2. Da sich die Auslieferung als unzulässig erweist, ist kein Bewilligungsermessen eröffnet, weshalb die Generalstaatsanwaltschaft des Landes Brandenburg beabsichtigt, die Bewilligung der Auslieferung des Verfolgten … zu versagen.

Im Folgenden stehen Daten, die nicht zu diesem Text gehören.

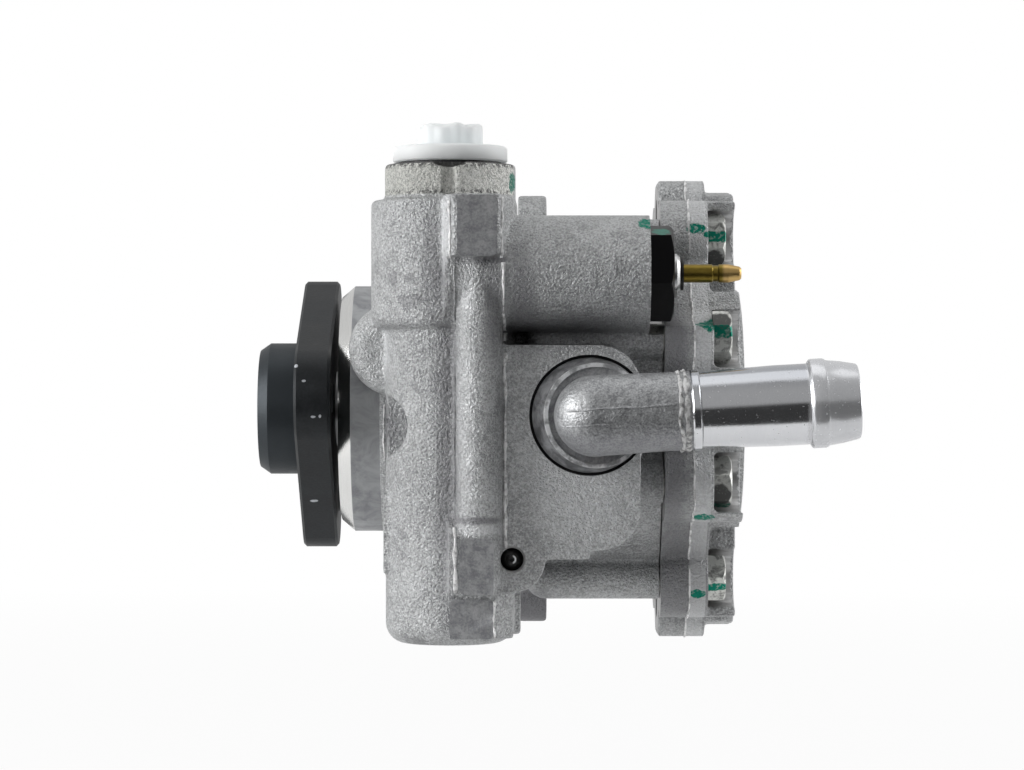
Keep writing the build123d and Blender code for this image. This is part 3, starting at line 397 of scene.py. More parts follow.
def blackSteelFinish(name, look, nicks=()):
    finish = Finish(name)
    cloud = finish.noise(0.12, 5.0, 0.65, distortion=0.5)
    speck = finish.noise(1.8, 2.0)
    mask = finish.step(cloud * 0.7 + speck * 0.3, 0.38, 0.7)
    colour = finish.mix(mask, look["tone"], toned(look["tone"], 1.7))
    for start, end, tone in look["hubs"]:
        colour = finish.mix(1 - finish.step(finish.axis("X"), start, end), colour, tone)
    roughness = look["roughness"] + (cloud - 0.5) * 0.3
    for centre, reach in nicks:
        colour = finish.mix(finish.dab(centre, reach, 0.4, 1.4), colour, look["bare"])
    if look["greens"]:
        colour, roughness = greenDabs(finish, colour, roughness, look["greens"])
    normal = finish.bump(finish.noise(1.6, 4.0), 0.06, 0.5)
    finish.set(SpecularIORLevel=look["specular"])
    return finish.made(colour, roughness, 0.55, normal)


def steelFinish(name, tone=(0.55, 0.56, 0.57), roughness=0.25):
    # ground steel, or another turned metal, with fine tool marks
    finish = Finish(name)
    marks = finish.noise(1.0, 3.0, 0.6, finish.stretched((7, 0.5, 0.5)))
    cloud = finish.noise(0.3, 3.0)
    colour = finish.mix(marks * 0.6 + cloud * 0.4, toned(tone, 0.75), tone)
    normal = finish.bump(marks, 0.02, 0.4)
    return finish.made(colour, roughness + 0.15 * cloud, 1.0, normal)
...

In Folge der Entscheidung des Europäische Gerichtshofs vom 24. November 2020 (Az. C-510/19) ist eine vollinhaltliche Überprüfung und Bestätigung der avisierten Bewilligungsentscheidung durch den Senat veranlasst, da die Staatsanwaltschaften der Bundesrepublik Deutschland nach §§ 146, 147 GVG nicht weisungsfrei, mithin keine „vollstreckende Justizbehörde“ im Sinne von Art. 6 Abs. 2 des Rahmenbeschlusses 2002/584/JI sind. Die im Rahmen einer europarechtskonformen Auslegung von § 79 Abs. 2 IRG veranlasste vollinhaltliche Überprüfung der beabsichtigten Bewilligungsentscheidung der Generalstaatsanwalt des Landes Brandenburg führt zu deren Bestätigung durch den Senat. Dies folgt zwingend aus dem Umstand, dass sich die Auslieferung als unzulässig erweist, wozu auf die vorstehenden Ausführungen zu II. 1. verweisen werden kann.

3. Wegen der Unzulässigkeit der Auslieferung des Verfolgten … unterliegt auch die Festhalteanordnung des Amtsgerichts Cottbus vom 5. Januar 2024 der Aufhebung.